▶ _To be done_
Every line must be returned precisely as it is written.
-- start of Raw data --
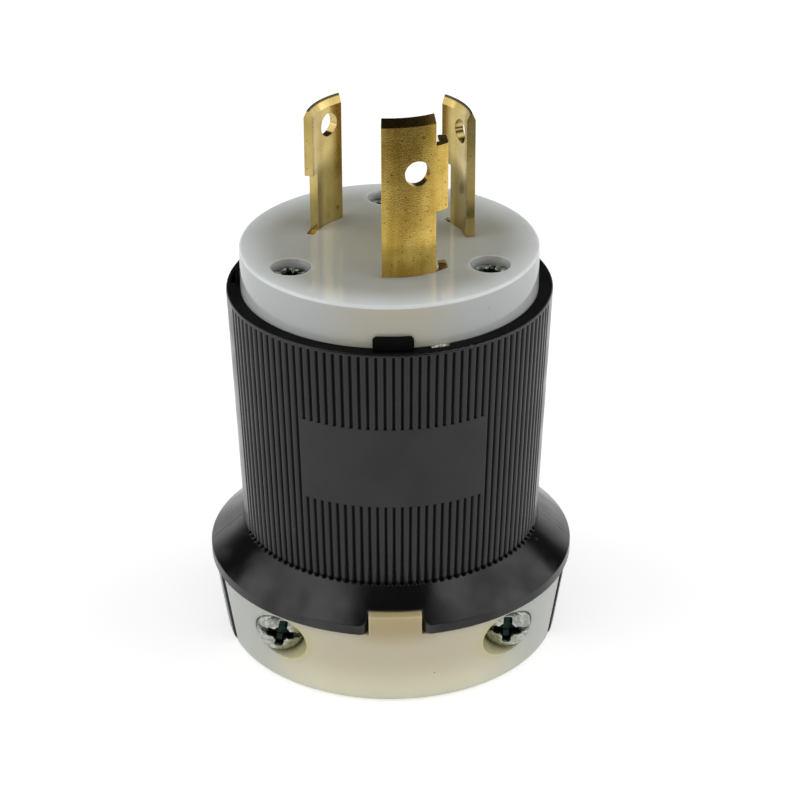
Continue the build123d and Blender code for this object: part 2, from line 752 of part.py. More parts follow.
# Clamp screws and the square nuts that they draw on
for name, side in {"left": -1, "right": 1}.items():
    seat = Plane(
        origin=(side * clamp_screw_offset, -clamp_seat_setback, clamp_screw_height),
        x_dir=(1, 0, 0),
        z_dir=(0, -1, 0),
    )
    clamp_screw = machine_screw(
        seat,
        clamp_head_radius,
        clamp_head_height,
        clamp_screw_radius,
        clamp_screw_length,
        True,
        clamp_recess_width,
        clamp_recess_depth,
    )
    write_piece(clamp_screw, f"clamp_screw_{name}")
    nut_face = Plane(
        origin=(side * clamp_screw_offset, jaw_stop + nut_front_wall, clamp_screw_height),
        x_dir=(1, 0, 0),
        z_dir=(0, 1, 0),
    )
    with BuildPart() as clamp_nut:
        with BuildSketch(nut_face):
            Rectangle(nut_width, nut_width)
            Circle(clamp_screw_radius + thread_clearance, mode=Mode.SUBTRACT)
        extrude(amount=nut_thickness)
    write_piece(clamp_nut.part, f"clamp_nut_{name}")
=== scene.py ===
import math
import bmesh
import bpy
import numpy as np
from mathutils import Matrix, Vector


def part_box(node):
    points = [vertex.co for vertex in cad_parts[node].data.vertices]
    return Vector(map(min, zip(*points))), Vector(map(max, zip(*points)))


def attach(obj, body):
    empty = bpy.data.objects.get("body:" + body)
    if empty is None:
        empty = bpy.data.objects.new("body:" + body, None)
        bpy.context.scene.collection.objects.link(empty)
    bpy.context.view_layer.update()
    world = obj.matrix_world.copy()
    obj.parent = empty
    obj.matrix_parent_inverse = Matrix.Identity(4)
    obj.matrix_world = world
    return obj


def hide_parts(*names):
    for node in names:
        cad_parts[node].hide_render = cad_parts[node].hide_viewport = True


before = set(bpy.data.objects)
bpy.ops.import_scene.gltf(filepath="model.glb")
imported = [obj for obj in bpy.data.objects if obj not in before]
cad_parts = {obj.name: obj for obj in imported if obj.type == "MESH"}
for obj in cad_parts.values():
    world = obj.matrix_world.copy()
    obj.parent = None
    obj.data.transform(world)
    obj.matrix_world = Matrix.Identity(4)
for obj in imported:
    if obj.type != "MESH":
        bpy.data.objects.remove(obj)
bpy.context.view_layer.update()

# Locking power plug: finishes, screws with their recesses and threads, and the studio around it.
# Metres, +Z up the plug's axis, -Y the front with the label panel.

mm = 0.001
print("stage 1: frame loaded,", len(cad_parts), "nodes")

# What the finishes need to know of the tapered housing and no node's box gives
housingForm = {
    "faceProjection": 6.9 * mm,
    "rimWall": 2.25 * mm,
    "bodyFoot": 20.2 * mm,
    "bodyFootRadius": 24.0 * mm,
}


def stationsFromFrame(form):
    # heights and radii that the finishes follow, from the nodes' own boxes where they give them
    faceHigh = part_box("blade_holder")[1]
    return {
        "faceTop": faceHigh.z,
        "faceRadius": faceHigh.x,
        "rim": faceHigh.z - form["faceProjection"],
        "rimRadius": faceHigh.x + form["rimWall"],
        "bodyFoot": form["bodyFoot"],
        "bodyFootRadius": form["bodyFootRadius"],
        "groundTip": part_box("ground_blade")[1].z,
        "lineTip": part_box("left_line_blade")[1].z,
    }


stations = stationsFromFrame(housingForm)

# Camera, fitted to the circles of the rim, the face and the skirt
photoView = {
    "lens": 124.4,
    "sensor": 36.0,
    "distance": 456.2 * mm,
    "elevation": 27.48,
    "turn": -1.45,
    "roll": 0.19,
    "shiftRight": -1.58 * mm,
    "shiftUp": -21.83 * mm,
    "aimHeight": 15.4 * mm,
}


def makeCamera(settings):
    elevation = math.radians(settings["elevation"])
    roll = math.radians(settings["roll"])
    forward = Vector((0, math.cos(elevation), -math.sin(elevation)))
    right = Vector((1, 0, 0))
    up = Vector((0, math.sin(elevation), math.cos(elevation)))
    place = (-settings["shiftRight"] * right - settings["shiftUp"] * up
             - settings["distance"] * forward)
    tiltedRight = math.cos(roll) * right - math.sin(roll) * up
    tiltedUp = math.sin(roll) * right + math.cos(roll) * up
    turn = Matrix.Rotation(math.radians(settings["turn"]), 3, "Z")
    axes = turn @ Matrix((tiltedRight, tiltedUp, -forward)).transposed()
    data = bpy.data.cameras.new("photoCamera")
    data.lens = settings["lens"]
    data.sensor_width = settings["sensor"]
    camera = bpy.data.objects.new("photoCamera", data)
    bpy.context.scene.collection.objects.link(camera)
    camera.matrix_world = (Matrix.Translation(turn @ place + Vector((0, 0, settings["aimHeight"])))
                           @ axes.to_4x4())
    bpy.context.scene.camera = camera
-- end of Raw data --
▶ _Finished task_
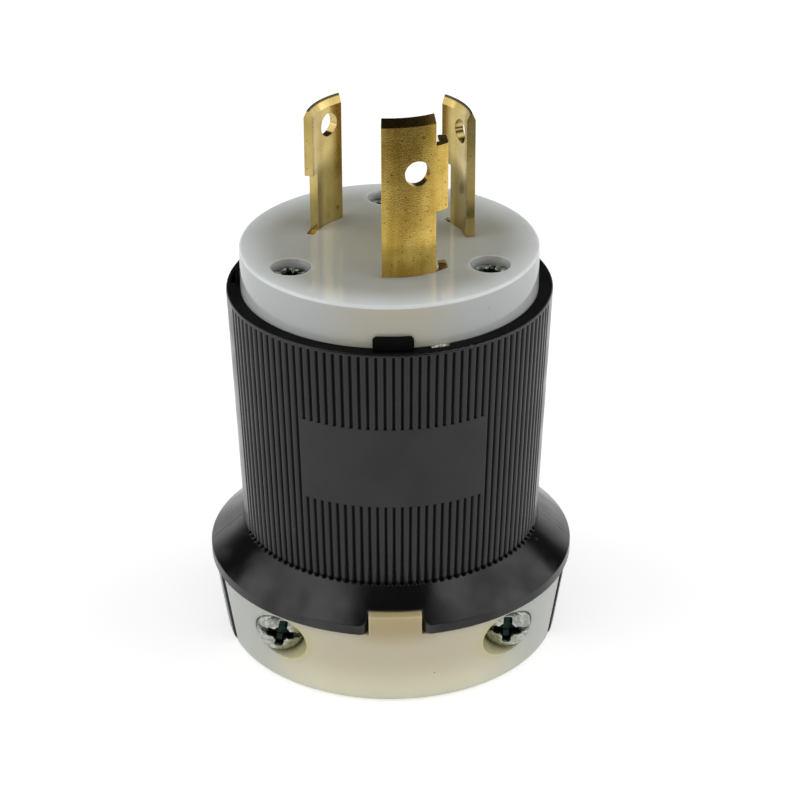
Continue the build123d and Blender code for this object: part 2, from line 752 of part.py. More parts follow.
# Clamp screws and the square nuts that they draw on
for name, side in {"left": -1, "right": 1}.items():
    seat = Plane(
        origin=(side * clamp_screw_offset, -clamp_seat_setback, clamp_screw_height),
        x_dir=(1, 0, 0),
        z_dir=(0, -1, 0),
    )
    clamp_screw = machine_screw(
        seat,
        clamp_head_radius,
        clamp_head_height,
        clamp_screw_radius,
        clamp_screw_length,
        True,
        clamp_recess_width,
        clamp_recess_depth,
    )
    write_piece(clamp_screw, f"clamp_screw_{name}")
    nut_face = Plane(
        origin=(side * clamp_screw_offset, jaw_stop + nut_front_wall, clamp_screw_height),
        x_dir=(1, 0, 0),
        z_dir=(0, 1, 0),
    )
    with BuildPart() as clamp_nut:
        with BuildSketch(nut_face):
            Rectangle(nut_width, nut_width)
            Circle(clamp_screw_radius + thread_clearance, mode=Mode.SUBTRACT)
        extrude(amount=nut_thickness)
    write_piece(clamp_nut.part, f"clamp_nut_{name}")
=== scene.py ===
import math
import bmesh
import bpy
import numpy as np
from mathutils import Matrix, Vector


def part_box(node):
    points = [vertex.co for vertex in cad_parts[node].data.vertices]
    return Vector(map(min, zip(*points))), Vector(map(max, zip(*points)))


def attach(obj, body):
    empty = bpy.data.objects.get("body:" + body)
    if empty is None:
        empty = bpy.data.objects.new("body:" + body, None)
        bpy.context.scene.collection.objects.link(empty)
    bpy.context.view_layer.update()
    world = obj.matrix_world.copy()
    obj.parent = empty
    obj.matrix_parent_inverse = Matrix.Identity(4)
    obj.matrix_world = world
    return obj


def hide_parts(*names):
    for node in names:
        cad_parts[node].hide_render = cad_parts[node].hide_viewport = True


before = set(bpy.data.objects)
bpy.ops.import_scene.gltf(filepath="model.glb")
imported = [obj for obj in bpy.data.objects if obj not in before]
cad_parts = {obj.name: obj for obj in imported if obj.type == "MESH"}
for obj in cad_parts.values():
    world = obj.matrix_world.copy()
    obj.parent = None
    obj.data.transform(world)
    obj.matrix_world = Matrix.Identity(4)
for obj in imported:
    if obj.type != "MESH":
        bpy.data.objects.remove(obj)
bpy.context.view_layer.update()

# Locking power plug: finishes, screws with their recesses and threads, and the studio around it.
# Metres, +Z up the plug's axis, -Y the front with the label panel.

mm = 0.001
print("stage 1: frame loaded,", len(cad_parts), "nodes")

# What the finishes need to know of the tapered housing and no node's box gives
housingForm = {
    "faceProjection": 6.9 * mm,
    "rimWall": 2.25 * mm,
    "bodyFoot": 20.2 * mm,
    "bodyFootRadius": 24.0 * mm,
}


def stationsFromFrame(form):
    # heights and radii that the finishes follow, from the nodes' own boxes where they give them
    faceHigh = part_box("blade_holder")[1]
    return {
        "faceTop": faceHigh.z,
        "faceRadius": faceHigh.x,
        "rim": faceHigh.z - form["faceProjection"],
        "rimRadius": faceHigh.x + form["rimWall"],
        "bodyFoot": form["bodyFoot"],
        "bodyFootRadius": form["bodyFootRadius"],
        "groundTip": part_box("ground_blade")[1].z,
        "lineTip": part_box("left_line_blade")[1].z,
    }


stations = stationsFromFrame(housingForm)

# Camera, fitted to the circles of the rim, the face and the skirt
photoView = {
    "lens": 124.4,
    "sensor": 36.0,
    "distance": 456.2 * mm,
    "elevation": 27.48,
    "turn": -1.45,
    "roll": 0.19,
    "shiftRight": -1.58 * mm,
    "shiftUp": -21.83 * mm,
    "aimHeight": 15.4 * mm,
}


def makeCamera(settings):
    elevation = math.radians(settings["elevation"])
    roll = math.radians(settings["roll"])
    forward = Vector((0, math.cos(elevation), -math.sin(elevation)))
    right = Vector((1, 0, 0))
    up = Vector((0, math.sin(elevation), math.cos(elevation)))
    place = (-settings["shiftRight"] * right - settings["shiftUp"] * up
             - settings["distance"] * forward)
    tiltedRight = math.cos(roll) * right - math.sin(roll) * up
    tiltedUp = math.sin(roll) * right + math.cos(roll) * up
    turn = Matrix.Rotation(math.radians(settings["turn"]), 3, "Z")
    axes = turn @ Matrix((tiltedRight, tiltedUp, -forward)).transposed()
    data = bpy.data.cameras.new("photoCamera")
    data.lens = settings["lens"]
    data.sensor_width = settings["sensor"]
    camera = bpy.data.objects.new("photoCamera", data)
    bpy.context.scene.collection.objects.link(camera)
    camera.matrix_world = (Matrix.Translation(turn @ place + Vector((0, 0, settings["aimHeight"])))
                           @ axes.to_4x4())
    bpy.context.scene.camera = camera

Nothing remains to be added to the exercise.